DeFoe's claim that she is a surety invoking Section 87-5-1 was not asserted in the original action, the one which became "Appeal No. 56728." Though her suretyship claim be an action at law, or as DeFoe argues, "a common law action of assumpsit under the general plea for money had and received," it certainly could have been asserted in the prior chancery action. See Rule 18(a), Miss.R.Civ.P.; Tideway Oil Programs, Inc. v. Serio, 431 So. 2d 454, 464 (Miss. 1983); H.K. Porter Co., Inc. v. Board of Supervisors of Jackson County, 324 So. 2d 746, 751-52 (Miss. 1975); Shaw v. Owen Gin Co., 229 Miss. 126, 133, 90 So. 2d 179, 181 (1956); Burnett v. Bass, 152 Miss. 517, 521, 120 So. 456 (1929).
Today's question is whether DeFoe can avoid the bar of res judicata by suing in another court and alleging a new legal theory of recovery. Our law is clear that she may not. Res judicata bars a second action against the same defendant on the same underlying claim, including all grounds for recovery that were available to the plaintiff in the first action, whether asserted or determined in the prior proceeding or not. Riley v. Moreland, 537 So. 2d 1348, 1354 (Miss. 1989); Walton v. Bourgeois, 512 So. 2d 698, 702 (Miss. 1987); Dunaway v. W.H. Hopper & Associates, Inc., 422 So. 2d 749, 751 (Miss. 1982); Pray v. Hewitt, 254 Miss. 20, 24, 179 So. 2d 842, 844 (1965). To be sure, there is no jurisdictional impediment to a party maintaining parallel actions in different courts on the same underlying claim. The Court before which the second action is filed, however, ordinarily should hold it in abeyance pending the first action. Petition of Beggiani, 519 So. 2d 1208, 1210 (Miss. 1988); Hancock v. Farm Bureau Insurance Co., 403 So. 2d 877, 878-79 (Miss. 1981).[2] Final judgment in the first certainly precludes further prosecution of the second.

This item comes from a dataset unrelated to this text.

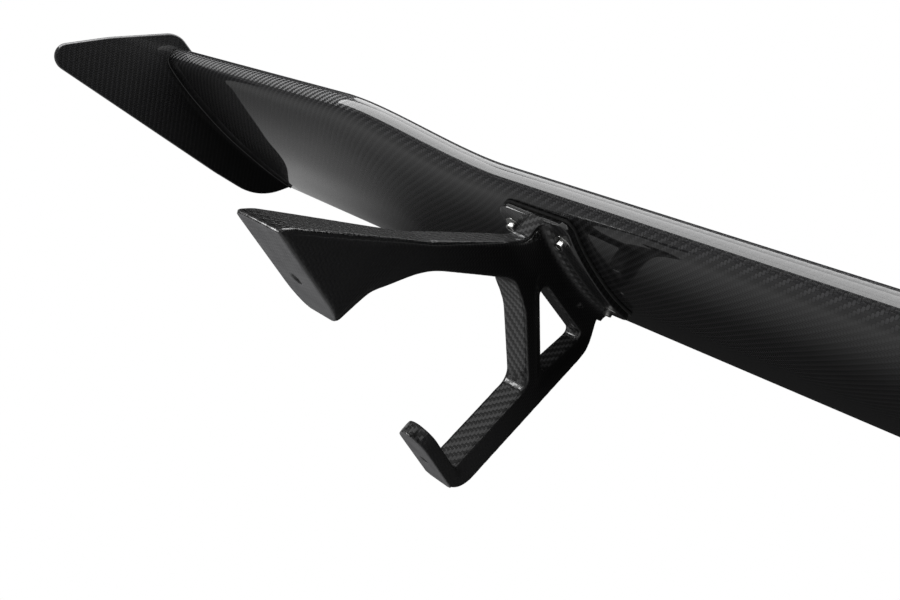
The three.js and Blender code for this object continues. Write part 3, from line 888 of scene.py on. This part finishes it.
# screws and washers
hardware = {
    "at": (0.105, 0.565),  # fractions of the chord
    "half": 26.0,
    "head": 4.25, "headHigh": 5.0, "rim": 0.5, "soft": 0.15, "under": 0.2,
    "key": 2.3, "keyDeep": 2.6, "land": 0.45, "lead": 0.25, "cone": 0.6,  # the hexagon socket
    "shank": 2.5, "reach": 7.5,
    "washer": 7.5, "washerThick": 1.2, "washerHole": 2.8, "washerEdge": 0.3,
    "sunk": 0.4,  # washers are let into the flange a little
    "gap": 0.05,  # between washer and head
    "segments": 48, "washerSegments": 56,
    "sharp": 35,  # degrees
}


# outline of (radius, height) turned about an axis
def turnedSolid(name, outline, base, axis, segments):
    verts, faces = [], []
    z = Vector(axis).normalized()
    x = Vector((1, 0, 0))
    y = z.cross(x)
    n = len(outline)
    for k in range(segments):
        t = 2 * math.pi * k / segments
        out = x * math.cos(t) + y * math.sin(t)
        verts += [Vector(base) + out * r * mm + z * h * mm for r, h in outline]
    for k in range(segments):
        for i in range(n):
            j = (i + 1) % n
            a, b = k * n, ((k + 1) % segments) * n
            faces.append((a + i, b + i, b + j, a + j))
    o = addMesh(name, verts, faces)
    outwardNormals(o)
    return o


# distance to the side of a hexagon at an angle
def hexRadius(t, across):
    return across / math.cos((t + math.pi / 6) % (math.pi / 3) - math.pi / 6)


def makeScrew(name, base, axis, material, node, bottom):
    h = hardware
    z = Vector(axis).normalized()
    x = Vector((1, 0, 0))
    y = z.cross(x)
    turns = np.arange(h["segments"]) * 2 * math.pi / h["segments"]

    # one ring about the axis, whose radius may change with the angle
    def ring(radius, height):
        spokes = [(x * math.cos(t) + y * math.sin(t)) * radius(t) * mm for t in turns]
        return [Vector(base) + spoke + z * height * mm for spoke in spokes]

    # from the shank's end up over the head and down into the hexagon socket
    head, top, rim, soft = h["head"], h["headHigh"], h["rim"], h["soft"]
    outline = [(h["shank"], bottom), (h["shank"], 0), (head - soft, 0), (head, h["under"]),
               (head, top - rim), (head - soft, top - soft), (head - rim, top), (h["key"] + h["land"], top)]
    rings = [ring(lambda t: r, v) for r, v in outline]
    flat = h["key"] * 0.87  # centre to flat
    for depth, grow in ((top, h["lead"]), (top - h["lead"], 0.0), (top - h["keyDeep"], 0.0)):
        rings.append(ring(lambda t: hexRadius(t, flat) + grow, depth))
    rings.append(ring(lambda t: 0.01, top - h["keyDeep"] - h["cone"]))
    o = outwardNormals(addMesh(name, *ringSolid(rings)))
    o.data.set_sharp_from_angle(angle=math.radians(h["sharp"]))
    return finishPiece(o, material, [node])


def steelMaterial(name, colour, rough, streak):
    m, tree, bsdf = newMaterial(name)
    film = useGroup(tree, blotch, Size=400.0, Low=0.0, High=1.0)
    dull = tuple(c * 0.8 for c in colour)
    tree.links.new(mixColour(tree, film.outputs[0], colour, dull), bsdf.inputs["Base Color"])
    tree.links.new(mathNode(tree, "MULTIPLY_ADD", film.outputs[0], streak, rough), bsdf.inputs["Roughness"])
    bsdf.inputs["Metallic"].default_value = 1.0
    return m


screwSteel = steelMaterial("screwSteel", (0.5, 0.5, 0.49), 0.2, 0.12)
washerSteel = steelMaterial("washerSteel", (0.5, 0.5, 0.49), 0.2, 0.1)
seatOut = upright["seat"] + upright["flangeThick"] - hardware["sunk"]


def washerSection():
    h = hardware
    hole, r, edge, thick = h["washerHole"], h["washer"], h["washerEdge"], h["washerThick"]
    return [(hole, 0), (r - edge, 0), (r, edge), (r, thick - edge), (r - edge, thick), (hole, thick)]


# one washer and its screw, on the underside at base
def makeFastening(tag, base, axis):
    h = hardware
    washerBase = base + axis * seatOut * mm
    w = turnedSolid("washer_" + tag, washerSection(), washerBase, axis, h["washerSegments"])
    w.data.set_sharp_from_angle(angle=math.radians(h["sharp"]))
    finishPiece(w, washerSteel, ["flange_washer_" + tag])
    under = seatOut + h["washerThick"] + h["gap"]
    shankEnd = -under - h["reach"]
    makeScrew("screw_" + tag, base + axis * under * mm, axis, screwSteel, "flange_screw_" + tag, shankEnd)


for hand, side in (("left", -1), ("right", 1)):
    for place, fraction in zip(("front", "rear"), hardware["at"]):
        p, d = underside(fraction, fraction + 1e-4, 0.0, 2)
        for row, across in (("inner", -side), ("outer", side)):
            base = Vector(p[0])
            base.x = side * (uprightX + upright["flangeShift"] * mm) + across * hardware["half"] * mm
            makeFastening(f"{hand}_{place}_{row}", base, Vector(d[0]).normalized())
print("hardware made")

# hidden and plain CAD pieces
foamCore = makeTinted("foamCore", 300.0, (0.62, 0.52, 0.3), (0.5, 0.4, 0.22), 0.9)
machinedAlloy = steelMaterial("machinedAlloy", (0.55, 0.56, 0.58), 0.3, 0.1)
for node, o in frame["nodes"].items():
    if o.hide_render:
        continue
    use = foamCore if "spar" in node else screwSteel if "screw" in node else machinedAlloy
    o.data.materials.clear()
    o.data.materials.append(use)

# floor, light, camera
ground = {"far": 9.0, "drop": 0.5 * mm, "colour": (0.8, 0.8, 0.8, 1), "glow": 0.95, "glowShare": 0.62}
far = ground["far"]
corners = [(-far, -far), (far, -far), (far, far), (-far, far)]
floor = addMesh("floor", [(x, y, -ground["drop"]) for x, y in corners], [(0, 1, 2, 3)], smooth=False)
paleFloor, tree, bsdf = newMaterial("paleFloor")
bsdf.inputs["Base Color"].default_value = ground["colour"]
bsdf.inputs["Roughness"].default_value = 0.9
bsdf.inputs["Specular IOR Level"].default_value = 0.0
glow = tree.nodes.new("ShaderNodeEmission")
glow.inputs[0].default_value = (1, 1, 1, 1)
glow.inputs[1].default_value = ground["glow"]
half = tree.nodes.new("ShaderNodeMixShader")
half.inputs[0].default_value = ground["glowShare"]
tree.links.new(bsdf.outputs[0], half.inputs[1])
tree.links.new(glow.outputs[0], half.inputs[2])
back = tree.nodes.new("ShaderNodeNewGeometry")  # clear from below, so that the wing shows through
clear = tree.nodes.new("ShaderNodeBsdfTransparent")
pick = tree.nodes.new("ShaderNodeMixShader")
tree.links.new(back.outputs["Backfacing"], pick.inputs[0])
tree.links.new(half.outputs[0], pick.inputs[1])
tree.links.new(clear.outputs[0], pick.inputs[2])
tree.links.new(pick.outputs[0], tree.nodes["Material Output"].inputs[0])
floor.data.materials.append(paleFloor)
floor.visible_glossy = False
floor.visible_diffuse = False
floor.visible_shadow = False

# studio by direction: pale paper under and behind the far tip, dark everywhere else
studio = {
    "dark": 0.012,
    "under": 0.5,
    "paper": 0.45,
    "paperFrom": 42.0, "paperTo": 57.0,  # degrees from the back towards the left
    "paperFade": 110.0, "paperEnd": 150.0,
    # heights of the direction, -1 straight down to 1 straight up
    "paperTop": (0.42, 0.14),
    "paperFoot": (-0.3, 0.02, 0.3, 1.0),
    "underBand": (-0.1, -0.8),
}
world = bpy.data.worlds.new("studio")
bpy.context.scene.world = world
world.use_nodes = True
wt = world.node_tree
co = wt.nodes.new("ShaderNodeTexCoord")
xyz = wt.nodes.new("ShaderNodeSeparateXYZ")
wt.links.new(co.outputs["Generated"], xyz.inputs[0])
turn = {name: math.radians(studio[name]) for name in ("paperFrom", "paperTo", "paperFade", "paperEnd")}
angle = mathNode(wt, "ARCTAN2", mathNode(wt, "MULTIPLY", xyz.outputs[0], -1.0), xyz.outputs[1])
paper = ramp(wt, angle, turn["paperFrom"], turn["paperTo"], 0.0, studio["paper"])
paper = mathNode(wt, "MULTIPLY", paper, ramp(wt, angle, turn["paperEnd"], turn["paperFade"]))
paper = mathNode(wt, "MULTIPLY", paper, ramp(wt, xyz.outputs[2], *studio["paperTop"]))
paper = mathNode(wt, "MULTIPLY", paper, ramp(wt, xyz.outputs[2], *studio["paperFoot"]))
under = ramp(wt, xyz.outputs[2], *studio["underBand"], 0.0, studio["under"])
total = mathNode(wt, "ADD", mathNode(wt, "MAXIMUM", paper, under), studio["dark"])
bg = wt.nodes["Background"]
bg.inputs[0].default_value = (1, 1, 1, 1)
wt.links.new(total, bg.inputs[1])
white = wt.nodes.new("ShaderNodeBackground")
white.inputs[0].default_value = (1, 1, 1, 1)
path = wt.nodes.new("ShaderNodeLightPath")
mixW = wt.nodes.new("ShaderNodeMixShader")
wt.links.new(path.outputs["Is Camera Ray"], mixW.inputs[0])
wt.links.new(bg.outputs[0], mixW.inputs[1])
wt.links.new(white.outputs[0], mixW.inputs[2])
wt.links.new(mixW.outputs[0], wt.nodes["World Output"].inputs[0])


# flat soft light; radiance is the brightness of its face
def softBox(name, place, aim, size, radiance, only=None):
    data = bpy.data.lights.new(name, "AREA")
    data.shape = "RECTANGLE"
    data.size, data.size_y = size
    data.energy = radiance * math.pi * size[0] * size[1]
    o = bpy.data.objects.new(name, data)
    o.location = place
    o.rotation_euler = (Vector(aim) - Vector(place)).to_track_quat("-Z", "Y").to_euler()
    bpy.context.collection.objects.link(o)
    o.visible_camera = False
    if only is not None:
        o.light_linking.receiver_collection = only
    return o


frontLit = bpy.data.collections.new("frontLit")
uprightLit = bpy.data.collections.new("uprightLit")
mountLit = bpy.data.collections.new("mountLit")
topLit = bpy.data.collections.new("topLit")
for o in bpy.context.scene.objects:
    if o.type != "MESH":
        continue
    inFront = o.name.startswith(("blade", "endPlate", "screw", "washer"))
    if inFront:
        frontLit.objects.link(o)
    elif o.name != "topSheet" and o.name != "floor":
        mountLit.objects.link(o)
    if not o.name.startswith(("blade", "upright")):
        topLit.objects.link(o)
    if o.name.startswith(("upright", "flange")):
        uprightLit.objects.link(o)
softBox("frontWall", (-0.05, -1.6, 1.27), (-0.05, 0, 1.27), (4.1, 2.25), 6.3, frontLit)
softBox("frontRoof", (-0.3, -0.8, 2.4), (-0.3, -0.8, 0), (4.9, 1.6), 3.2, frontLit)
softBox("mountWall", (-0.05, -1.6, 1.1), (-0.05, 0, 0.6), (4.1, 1.6), 0.75, mountLit)
# small bright panels that glint in the concave corners and along rounded edges
softBox("cornerPanel", (-1.16, -1.1, -0.38), (-0.23, 0.1, 0.1), (0.5, 0.5), 10, uprightLit)
softBox("edgePanel", (-1.5, -0.37, 1.9), (-0.23, -0.04, 0.17), (0.9, 0.6), 3.5, uprightLit)
softBox("topSoft", (0.0, 0.2, 2.4), (0.0, 0.2, 0), (4.4, 2.6), 1.5, topLit)

view = {
    "fromCrest": (379.2 * mm, -418.8 * mm, -334.8 * mm),  # camera from the crest above the left upright
    "right": (0.694, 0.328, 0.641),
    "up": (-0.3395, -0.635, 0.6935),
    "lens": 32,
}
camData = bpy.data.cameras.new("camera")
camData.lens = view["lens"]
camData.sensor_width = 36
camData.clip_start = 0.01
cam = bpy.data.objects.new("camera", camData)
bpy.context.collection.objects.link(cam)
r = Vector(view["right"]).normalized()
upV = Vector(view["up"])
upV = (upV - r * upV.dot(r)).normalized()
b = r.cross(upV)
place = Vector((-uprightX, yl, zl)) + Vector(view["fromCrest"])
cam.matrix_world = Matrix((
    (r.x, upV.x, b.x, place.x), (r.y, upV.y, b.y, place.y), (r.z, upV.z, b.z, place.z), (0, 0, 0, 1)))
bpy.context.scene.camera = cam
bpy.context.scene.view_settings.view_transform = "Standard"

print("scene ready")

Here, the only difference between the present action and the previous lawsuit was the theory of recovery. The primary right and duty asserted and the primary wrong complained of are the same in each action. Only the legal bases advanced for relief are arguably different. Clearly, breach of Section 87-5-1 duties and the law of suretyship were grounds upon which DeFoe may have sought recovery against the Bank in her original action. It was a claim that might have been litigated in the previous lawsuit and, indeed, it should have been. We find no error in the action of the Circuit Court dismissing DeFoe's complaint and entering judgment for the Bank.
DeFoe complains that the Circuit Court failed to specify the grounds for its granting the Bank's motion to dismiss. We find that the final judgment merely provides "having reviewed the briefs and pleadings, and having heard the argument of counsel and having reviewed the applicable legal authorities, ... that the motion to dismiss ... is well taken and the complaint is hereby dismissed with prejudice... ."
This Court will generally affirm, even if it finds that the lower court has employed erroneous legal reasoning, provided only that the correct result has been achieved below. Shewbrooks v. A.C. & S., Inc., 529 So. 2d 557, 564 (Miss. 1988); Allgood v. Bradford, 473 So. 2d 402, 411 (Miss. *789 1985); Briggs v. Benjamin, 467 So. 2d 932, 934 (Miss. 1985); Forman ex rel. District Attorney v. Oberlin, 222 Miss. 42, 48-49, 75 So. 2d 56, 58-59 (1954). If this be so, the Court certainly must affirm where there is any ground disclosed by the record upon which the decision could have properly been reached, notwithstanding the lower court did not make explicit its grounds. Winfield v. Winfield, 203 Miss. 391, 394-95, 35 So. 2d 443, 444 (1948); Securities Investment Co. of St. Louis v. Williams, 193 So. 2d 719, 722 (Miss. 1967). Res judicata is such a ground. Nothing said here should be taken as expressing a view on DeFoe's suretyship theory and particularly her claim under Section 87-5-1 had they been brought in her first action.
AFFIRMED.
ROY NOBLE LEE, C.J., HAWKINS and DAN M. LEE, P.JJ., and PRATHER, SULLIVAN, ANDERSON and PITTMAN, JJ., concur.
BLASS, J., not participating.
NOTES
[1] The statute reads:
§ 87-5-1. Surety discharged if creditor fails to sue the principal debtor when notified.
Any person bound as surety or accommodation indorser for another, may, at any time after the debt has become due or liability been incurred, give notice in writing to the creditor to commence and prosecute legal proceedings against the principal debtor, if living and resident within this state, for the recovery of the debt; and if the creditor fails to commence legal proceedings by the next term of the court in which the same shall be instituted, to be held after the expiration of thirty days from the giving of the notice, and to prosecute the same to effect, the surety who shall have given the notice shall be discharged from liability. It shall not be lawful to plead or to give in evidence under this section a notice not in writing, and any act of the creditor shall not be a waiver of notice in writing as herein required.
[2] For aught that appears, the Circuit Court simply sat on the present action pending our appellate resolution of DeFoe's first suit. The Bank's judgment against DeFoe there became final on September 16, 1987, with our denial of rehearing. Two days later the Circuit Court entered its order dismissing the present complaint.